I had attended the tournament one previous day. But today, stayed home and watched it on TV. When Rickie pulled out his driver on the sixteenth hole today, I said, “Oh no.” If I would have been his caddy, I would have fought him tooth and nail against driving with that club there with a two-shot lead. I would have handed him his three-metalwood before he even had a chance to think about it. The only reason not to hit a three-wood there is that there is a bunker slightly right of a line from the tee to the middle of the green that requires a 260-yard carry. Of course, you don’t want to hit your first shot in that bunker. However, Rickie had been driving the ball very long. And that hole is a little downhill, which makes that carry a little shorter than 260 yards. Even if Rickie played safe away from the water hazard on the left side of the green, and landed in that right bunker, thus not carrying over it, that is not so bad because he should be able to still get a par from there with a fifty-yard shot to the green.

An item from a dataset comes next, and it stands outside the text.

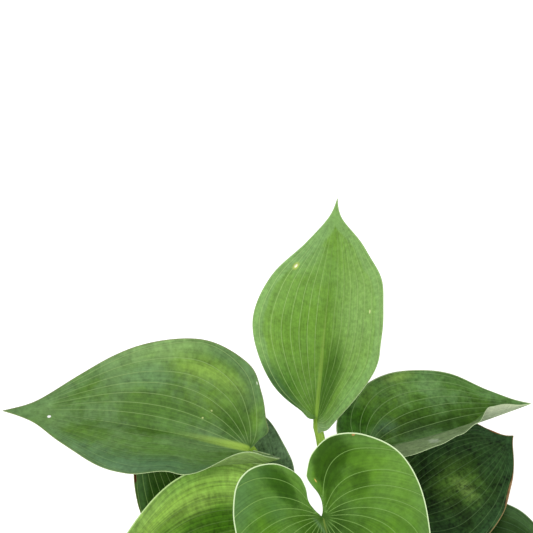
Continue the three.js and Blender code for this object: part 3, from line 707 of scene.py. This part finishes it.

Rickie hit an absolutely perfect drive, even hitting it easy with a slight cut, which makes the shot go shorter. Yet his ball landed on a slight downslope and scooted, running across the very long long green from front to back, over the green, through the short rough for about fifteen yards and into the water hazard. Both Matsuyama and the other player hit perfect three-woods just short of the green. Rickie took a one-stroke penalty drop and made a bogey five. Matsuyama chipped well and made birdie three. So, both men were now tied going into the last hole, which they parred, setting up a playoff. If Rickie would have hit that same shot with a three-wood, he would have won the tournament.

The first three holes of the playoff were exciting. Then they played the sixteenth hole again as the fourth playoff hole. Rickie hit first, and this time he used a three-wood. But he hooked it into the water for a double-bogey six while Hideki hit a good three-wood again and made par four to win.

Then the television announcers told us that during all of the Phoenix Opens in which Rickie Fowler has competed, he has now driven into the left water hazard on the sixteenth hole a total of nine times. Wow! That’s a lot for a good player like him, especially because he is becoming a master of a fade, in which the ball flies slightly from left-to-right for right-handed golfers.

Many pro golfers have believed that playing a slight fade is a more accurate way to play golf. Ben Hogan seems to have proved that it is true, and he was by far the greatest ball striker the game has ever seen. But whenever I watched Hogan play (and I played with him twice in the Houston Open), his ball flight looked straight much of the time. When he faded his shots, the ball flew left-to-right very little.

It was surprising to watch Ben Hogan hit the ball because he had the flattest golf swing I have ever seen a pro golfer have. He always had his irons set at four degrees flat, which is unheard of. But Ben was five feet eight inches tall and had long arms, and he didn’t want to shorten his clubs because of that because he would have lost distance on his shots. So, he swung flat because of his physical stature.

(A flat swing causes a hook. That is a shot that flies right-to-left for right-handed golfers, like a hook shot in bowling for right-handed bowlers.)

I think Rickie Fowler swings more like Ben Hogan than any pro golfer on the PGA Tour nowadays. He has a slightly flat swing. And he “lays the club off” at the top of the backswing like Hogan did, which means the shat aims left of his target. That encourages a fade. Rickie also swings fast like Hogan did, and he has a very fast transition like Hogan did, which is the change when the backswing ends and the downswing begins. He is just the opposite on that as Hideki Matsuyama is. Hideki swings more like Sam Snead, with a pause at the top of his backswing. Hogan and Snead, who were the same age, were the two best golfers in the world for several years. Their golf swings were very opposite. Snead swung the club slowly on his backswing, but he still hit the ball very long.

So, I’m calling Rickie Fowler “the new Ben Hogan.” Incidentally, Rickie Fowler is a regular member of the PGA Tour Bible Study, and he likes to share his faith in God with people.